-------- INFORMATION SHOWN --------

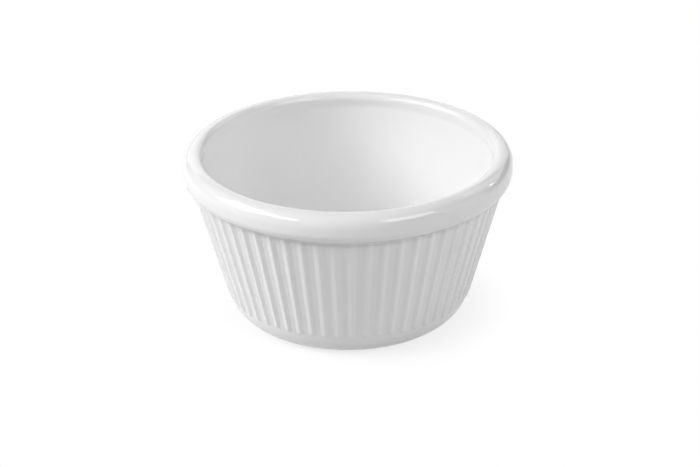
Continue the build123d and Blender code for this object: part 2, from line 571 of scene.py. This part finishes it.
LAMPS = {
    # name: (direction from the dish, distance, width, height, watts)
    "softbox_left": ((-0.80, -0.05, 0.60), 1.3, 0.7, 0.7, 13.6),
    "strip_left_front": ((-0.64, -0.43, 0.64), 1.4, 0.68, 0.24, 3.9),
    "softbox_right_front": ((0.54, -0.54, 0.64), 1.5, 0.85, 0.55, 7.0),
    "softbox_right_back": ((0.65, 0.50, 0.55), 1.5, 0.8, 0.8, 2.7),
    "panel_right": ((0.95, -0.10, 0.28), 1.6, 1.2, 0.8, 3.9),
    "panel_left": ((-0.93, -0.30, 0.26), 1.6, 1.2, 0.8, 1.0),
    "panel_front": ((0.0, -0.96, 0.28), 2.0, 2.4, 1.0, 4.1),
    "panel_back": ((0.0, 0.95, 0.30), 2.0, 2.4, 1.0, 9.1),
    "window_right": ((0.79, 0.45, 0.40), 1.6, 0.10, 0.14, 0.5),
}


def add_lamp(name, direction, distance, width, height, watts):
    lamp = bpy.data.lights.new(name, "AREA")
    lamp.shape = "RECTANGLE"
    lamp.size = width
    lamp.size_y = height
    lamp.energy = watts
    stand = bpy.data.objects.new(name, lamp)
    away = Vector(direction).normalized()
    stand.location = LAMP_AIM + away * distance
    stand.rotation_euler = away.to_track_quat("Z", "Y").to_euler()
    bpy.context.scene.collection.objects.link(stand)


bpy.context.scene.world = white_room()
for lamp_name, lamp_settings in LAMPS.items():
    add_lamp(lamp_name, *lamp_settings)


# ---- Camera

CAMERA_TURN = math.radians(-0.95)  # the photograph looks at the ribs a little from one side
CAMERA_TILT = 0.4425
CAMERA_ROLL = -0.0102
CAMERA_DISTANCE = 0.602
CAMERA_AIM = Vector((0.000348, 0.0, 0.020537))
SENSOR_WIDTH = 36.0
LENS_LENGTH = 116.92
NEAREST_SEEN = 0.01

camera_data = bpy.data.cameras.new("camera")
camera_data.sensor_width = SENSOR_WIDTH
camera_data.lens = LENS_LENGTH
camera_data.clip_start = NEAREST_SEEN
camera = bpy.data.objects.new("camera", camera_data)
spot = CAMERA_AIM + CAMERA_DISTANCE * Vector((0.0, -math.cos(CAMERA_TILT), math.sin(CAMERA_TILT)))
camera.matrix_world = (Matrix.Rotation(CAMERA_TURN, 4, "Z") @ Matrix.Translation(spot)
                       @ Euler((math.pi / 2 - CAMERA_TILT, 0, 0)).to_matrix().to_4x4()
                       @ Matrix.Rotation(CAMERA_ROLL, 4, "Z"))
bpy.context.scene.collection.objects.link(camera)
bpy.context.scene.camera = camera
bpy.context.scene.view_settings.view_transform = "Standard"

--------

[WORK TO DO] Extract all of the data above without altering anything.

[WRITTEN SOLUTION]
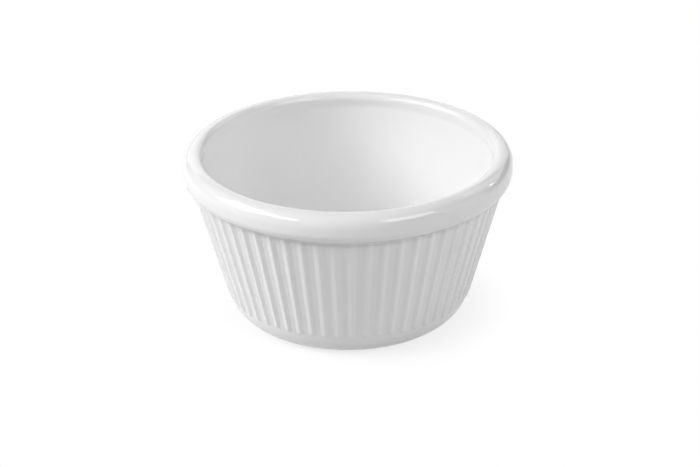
Continue the build123d and Blender code for this object: part 2, from line 571 of scene.py. This part finishes it.
LAMPS = {
    # name: (direction from the dish, distance, width, height, watts)
    "softbox_left": ((-0.80, -0.05, 0.60), 1.3, 0.7, 0.7, 13.6),
    "strip_left_front": ((-0.64, -0.43, 0.64), 1.4, 0.68, 0.24, 3.9),
    "softbox_right_front": ((0.54, -0.54, 0.64), 1.5, 0.85, 0.55, 7.0),
    "softbox_right_back": ((0.65, 0.50, 0.55), 1.5, 0.8, 0.8, 2.7),
    "panel_right": ((0.95, -0.10, 0.28), 1.6, 1.2, 0.8, 3.9),
    "panel_left": ((-0.93, -0.30, 0.26), 1.6, 1.2, 0.8, 1.0),
    "panel_front": ((0.0, -0.96, 0.28), 2.0, 2.4, 1.0, 4.1),
    "panel_back": ((0.0, 0.95, 0.30), 2.0, 2.4, 1.0, 9.1),
    "window_right": ((0.79, 0.45, 0.40), 1.6, 0.10, 0.14, 0.5),
}


def add_lamp(name, direction, distance, width, height, watts):
    lamp = bpy.data.lights.new(name, "AREA")
    lamp.shape = "RECTANGLE"
    lamp.size = width
    lamp.size_y = height
    lamp.energy = watts
    stand = bpy.data.objects.new(name, lamp)
    away = Vector(direction).normalized()
    stand.location = LAMP_AIM + away * distance
    stand.rotation_euler = away.to_track_quat("Z", "Y").to_euler()
    bpy.context.scene.collection.objects.link(stand)


bpy.context.scene.world = white_room()
for lamp_name, lamp_settings in LAMPS.items():
    add_lamp(lamp_name, *lamp_settings)


# ---- Camera

CAMERA_TURN = math.radians(-0.95)  # the photograph looks at the ribs a little from one side
CAMERA_TILT = 0.4425
CAMERA_ROLL = -0.0102
CAMERA_DISTANCE = 0.602
CAMERA_AIM = Vector((0.000348, 0.0, 0.020537))
SENSOR_WIDTH = 36.0
LENS_LENGTH = 116.92
NEAREST_SEEN = 0.01

camera_data = bpy.data.cameras.new("camera")
camera_data.sensor_width = SENSOR_WIDTH
camera_data.lens = LENS_LENGTH
camera_data.clip_start = NEAREST_SEEN
camera = bpy.data.objects.new("camera", camera_data)
spot = CAMERA_AIM + CAMERA_DISTANCE * Vector((0.0, -math.cos(CAMERA_TILT), math.sin(CAMERA_TILT)))
camera.matrix_world = (Matrix.Rotation(CAMERA_TURN, 4, "Z") @ Matrix.Translation(spot)
                       @ Euler((math.pi / 2 - CAMERA_TILT, 0, 0)).to_matrix().to_4x4()
                       @ Matrix.Rotation(CAMERA_ROLL, 4, "Z"))
bpy.context.scene.collection.objects.link(camera)
bpy.context.scene.camera = camera
bpy.context.scene.view_settings.view_transform = "Standard"